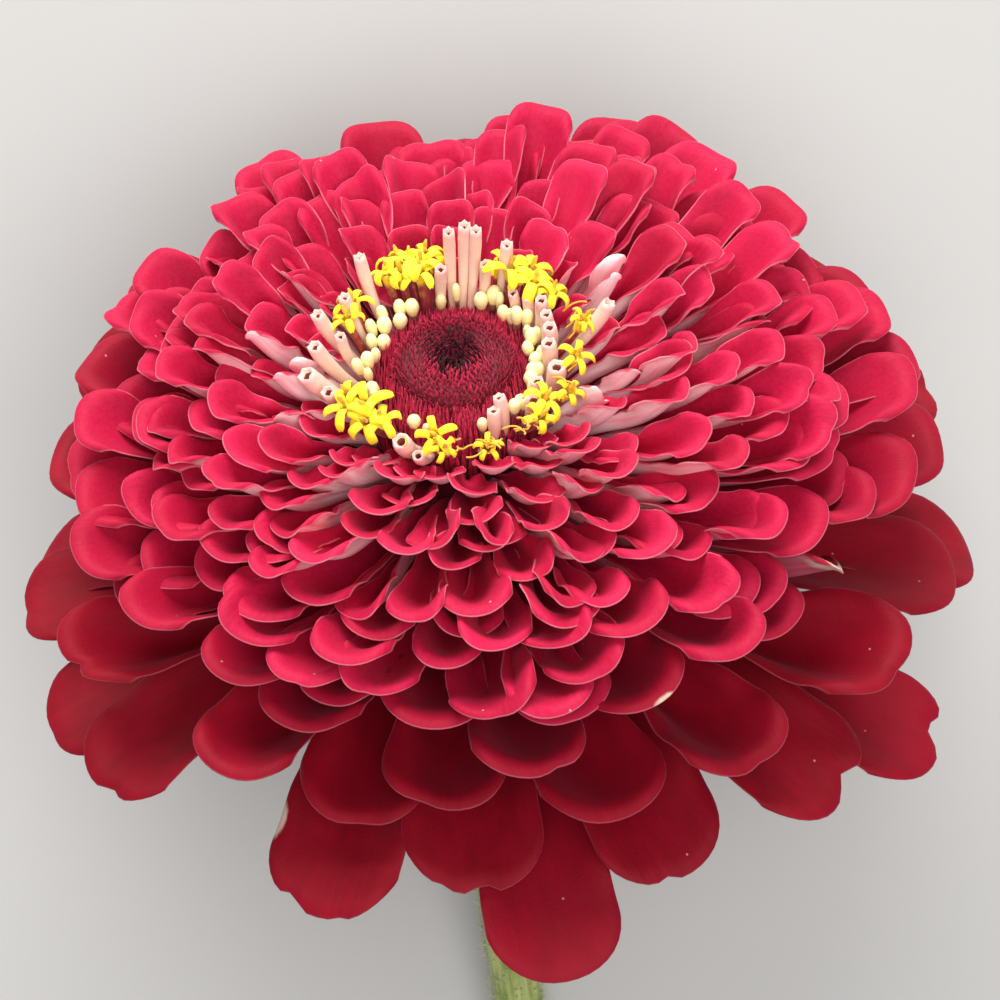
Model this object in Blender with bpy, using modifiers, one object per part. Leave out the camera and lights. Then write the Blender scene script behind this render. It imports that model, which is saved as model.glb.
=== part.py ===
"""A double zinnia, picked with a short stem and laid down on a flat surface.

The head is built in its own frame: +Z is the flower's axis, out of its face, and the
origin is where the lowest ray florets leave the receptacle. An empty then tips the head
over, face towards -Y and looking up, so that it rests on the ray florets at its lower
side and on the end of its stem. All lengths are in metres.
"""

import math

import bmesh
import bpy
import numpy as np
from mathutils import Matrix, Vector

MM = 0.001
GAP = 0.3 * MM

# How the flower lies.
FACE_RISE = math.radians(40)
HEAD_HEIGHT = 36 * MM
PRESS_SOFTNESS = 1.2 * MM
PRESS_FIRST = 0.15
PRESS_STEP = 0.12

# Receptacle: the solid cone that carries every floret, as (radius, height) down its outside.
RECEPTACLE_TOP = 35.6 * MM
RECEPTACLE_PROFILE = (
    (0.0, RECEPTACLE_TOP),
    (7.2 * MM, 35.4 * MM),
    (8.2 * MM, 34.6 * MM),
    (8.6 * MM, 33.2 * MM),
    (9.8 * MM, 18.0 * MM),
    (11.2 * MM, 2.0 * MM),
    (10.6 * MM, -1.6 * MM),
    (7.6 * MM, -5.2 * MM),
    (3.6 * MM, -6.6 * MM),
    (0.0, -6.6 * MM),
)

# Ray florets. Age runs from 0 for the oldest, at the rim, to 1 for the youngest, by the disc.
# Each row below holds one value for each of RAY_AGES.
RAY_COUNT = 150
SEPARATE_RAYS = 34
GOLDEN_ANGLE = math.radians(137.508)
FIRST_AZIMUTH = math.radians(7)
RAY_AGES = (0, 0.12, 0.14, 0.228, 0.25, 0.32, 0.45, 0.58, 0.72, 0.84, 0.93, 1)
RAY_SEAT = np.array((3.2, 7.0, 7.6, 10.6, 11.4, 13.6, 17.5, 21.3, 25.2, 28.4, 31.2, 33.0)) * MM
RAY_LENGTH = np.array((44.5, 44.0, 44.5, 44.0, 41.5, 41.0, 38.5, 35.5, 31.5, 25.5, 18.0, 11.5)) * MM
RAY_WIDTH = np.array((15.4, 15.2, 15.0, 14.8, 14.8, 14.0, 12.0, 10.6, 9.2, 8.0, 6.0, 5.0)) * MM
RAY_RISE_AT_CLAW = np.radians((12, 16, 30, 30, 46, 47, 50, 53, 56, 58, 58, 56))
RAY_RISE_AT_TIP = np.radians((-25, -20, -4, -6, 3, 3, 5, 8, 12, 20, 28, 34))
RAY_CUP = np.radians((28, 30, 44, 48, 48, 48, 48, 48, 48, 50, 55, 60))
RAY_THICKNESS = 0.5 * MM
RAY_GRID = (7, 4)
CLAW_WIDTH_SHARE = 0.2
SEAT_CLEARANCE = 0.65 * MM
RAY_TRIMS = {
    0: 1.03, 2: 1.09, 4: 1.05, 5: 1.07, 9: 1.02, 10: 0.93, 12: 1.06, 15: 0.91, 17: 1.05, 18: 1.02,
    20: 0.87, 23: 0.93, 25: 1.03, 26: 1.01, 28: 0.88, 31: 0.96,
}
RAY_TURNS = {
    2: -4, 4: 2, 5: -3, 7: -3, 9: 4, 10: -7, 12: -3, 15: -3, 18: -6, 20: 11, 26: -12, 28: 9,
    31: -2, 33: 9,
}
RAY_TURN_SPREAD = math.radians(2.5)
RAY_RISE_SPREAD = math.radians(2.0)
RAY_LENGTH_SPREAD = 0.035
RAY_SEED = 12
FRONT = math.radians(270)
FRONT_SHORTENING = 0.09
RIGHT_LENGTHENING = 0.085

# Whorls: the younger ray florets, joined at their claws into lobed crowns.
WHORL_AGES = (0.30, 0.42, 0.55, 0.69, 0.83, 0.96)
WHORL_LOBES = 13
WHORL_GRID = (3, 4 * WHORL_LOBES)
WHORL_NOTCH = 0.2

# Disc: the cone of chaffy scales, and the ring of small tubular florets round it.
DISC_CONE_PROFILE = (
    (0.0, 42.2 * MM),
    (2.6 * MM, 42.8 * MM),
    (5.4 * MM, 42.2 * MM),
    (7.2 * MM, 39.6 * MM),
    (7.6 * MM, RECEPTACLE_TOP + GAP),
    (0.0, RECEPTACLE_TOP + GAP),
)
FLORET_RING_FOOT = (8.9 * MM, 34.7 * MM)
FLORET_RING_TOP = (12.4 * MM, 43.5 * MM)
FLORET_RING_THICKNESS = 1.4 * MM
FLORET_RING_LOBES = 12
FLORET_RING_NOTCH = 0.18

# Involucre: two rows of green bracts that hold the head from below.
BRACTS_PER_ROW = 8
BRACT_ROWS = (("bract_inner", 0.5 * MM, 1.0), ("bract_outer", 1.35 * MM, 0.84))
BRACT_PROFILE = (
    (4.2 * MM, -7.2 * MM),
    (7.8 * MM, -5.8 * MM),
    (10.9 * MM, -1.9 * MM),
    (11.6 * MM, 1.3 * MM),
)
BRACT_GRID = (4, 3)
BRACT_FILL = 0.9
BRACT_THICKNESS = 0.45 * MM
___
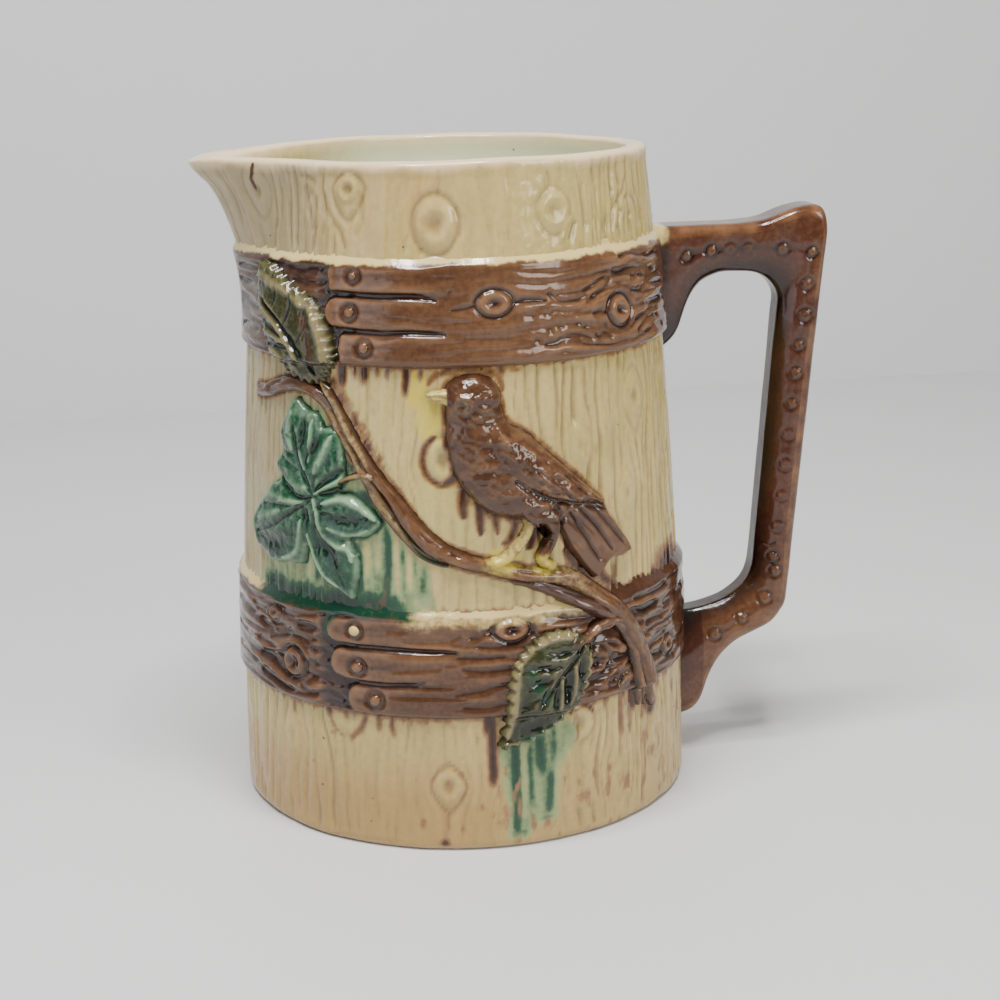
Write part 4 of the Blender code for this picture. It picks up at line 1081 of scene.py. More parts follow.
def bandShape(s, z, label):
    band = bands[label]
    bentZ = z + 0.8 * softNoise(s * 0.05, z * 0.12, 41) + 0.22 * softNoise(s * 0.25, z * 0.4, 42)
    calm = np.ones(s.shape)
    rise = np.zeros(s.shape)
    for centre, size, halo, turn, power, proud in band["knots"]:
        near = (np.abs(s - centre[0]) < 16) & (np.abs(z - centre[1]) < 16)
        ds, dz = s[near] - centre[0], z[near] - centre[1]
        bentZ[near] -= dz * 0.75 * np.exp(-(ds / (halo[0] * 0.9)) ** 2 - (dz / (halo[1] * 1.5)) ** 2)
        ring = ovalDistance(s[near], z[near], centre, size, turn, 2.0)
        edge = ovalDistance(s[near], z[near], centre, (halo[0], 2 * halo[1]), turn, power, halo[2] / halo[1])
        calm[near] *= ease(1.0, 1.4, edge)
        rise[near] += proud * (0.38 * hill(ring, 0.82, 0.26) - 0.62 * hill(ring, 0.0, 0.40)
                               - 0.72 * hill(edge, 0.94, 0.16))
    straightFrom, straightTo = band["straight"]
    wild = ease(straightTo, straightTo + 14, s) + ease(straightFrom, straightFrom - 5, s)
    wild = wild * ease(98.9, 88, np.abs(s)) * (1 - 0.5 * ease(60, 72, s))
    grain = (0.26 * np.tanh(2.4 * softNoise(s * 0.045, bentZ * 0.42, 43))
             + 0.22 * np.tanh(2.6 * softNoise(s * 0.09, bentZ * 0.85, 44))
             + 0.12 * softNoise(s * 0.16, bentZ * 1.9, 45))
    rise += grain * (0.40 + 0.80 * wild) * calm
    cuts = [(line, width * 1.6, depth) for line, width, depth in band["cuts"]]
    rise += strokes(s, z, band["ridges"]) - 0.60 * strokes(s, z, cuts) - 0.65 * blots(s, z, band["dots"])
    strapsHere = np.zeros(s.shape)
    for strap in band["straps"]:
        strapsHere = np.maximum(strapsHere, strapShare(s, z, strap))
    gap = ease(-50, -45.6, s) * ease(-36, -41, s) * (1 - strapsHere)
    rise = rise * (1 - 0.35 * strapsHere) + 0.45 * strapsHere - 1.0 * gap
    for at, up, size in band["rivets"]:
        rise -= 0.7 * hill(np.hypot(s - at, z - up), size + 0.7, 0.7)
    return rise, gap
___
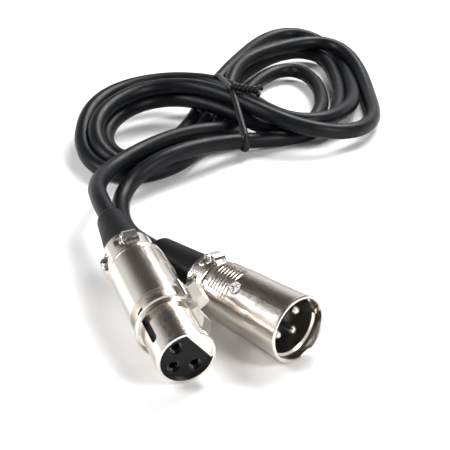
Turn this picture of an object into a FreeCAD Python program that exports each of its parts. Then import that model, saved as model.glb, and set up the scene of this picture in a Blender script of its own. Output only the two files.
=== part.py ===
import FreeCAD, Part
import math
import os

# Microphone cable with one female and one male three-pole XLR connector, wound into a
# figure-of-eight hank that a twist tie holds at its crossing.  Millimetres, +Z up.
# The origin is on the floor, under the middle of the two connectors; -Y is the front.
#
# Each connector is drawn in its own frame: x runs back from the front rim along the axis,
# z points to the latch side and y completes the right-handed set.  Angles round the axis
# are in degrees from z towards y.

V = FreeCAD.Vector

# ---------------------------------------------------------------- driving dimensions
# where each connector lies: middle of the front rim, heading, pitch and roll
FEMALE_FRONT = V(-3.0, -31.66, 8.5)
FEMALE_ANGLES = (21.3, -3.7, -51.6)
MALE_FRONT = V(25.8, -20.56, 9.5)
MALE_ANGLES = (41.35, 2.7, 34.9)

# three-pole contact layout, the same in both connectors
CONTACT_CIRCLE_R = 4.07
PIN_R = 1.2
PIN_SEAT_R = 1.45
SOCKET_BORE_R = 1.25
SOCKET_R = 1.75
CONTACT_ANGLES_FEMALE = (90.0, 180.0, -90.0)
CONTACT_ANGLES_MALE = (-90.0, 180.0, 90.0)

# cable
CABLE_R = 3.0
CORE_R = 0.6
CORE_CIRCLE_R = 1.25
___
■ **GIVEN REQUEST**: Print the lines from the line containing "Turn this picture" to the line containing "MALE_ANGLES = (41.35, 2.7, 34.9)", both ends included, exactly and with nothing added.

■ **OUTPUT BELOW**:
Turn this picture of an object into a FreeCAD Python program that exports each of its parts. Then import that model, saved as model.glb, and set up the scene of this picture in a Blender script of its own. Output only the two files.
=== part.py ===
import FreeCAD, Part
import math
import os

# Microphone cable with one female and one male three-pole XLR connector, wound into a
# figure-of-eight hank that a twist tie holds at its crossing.  Millimetres, +Z up.
# The origin is on the floor, under the middle of the two connectors; -Y is the front.
#
# Each connector is drawn in its own frame: x runs back from the front rim along the axis,
# z points to the latch side and y completes the right-handed set.  Angles round the axis
# are in degrees from z towards y.

V = FreeCAD.Vector

# ---------------------------------------------------------------- driving dimensions
# where each connector lies: middle of the front rim, heading, pitch and roll
FEMALE_FRONT = V(-3.0, -31.66, 8.5)
FEMALE_ANGLES = (21.3, -3.7, -51.6)
MALE_FRONT = V(25.8, -20.56, 9.5)
MALE_ANGLES = (41.35, 2.7, 34.9)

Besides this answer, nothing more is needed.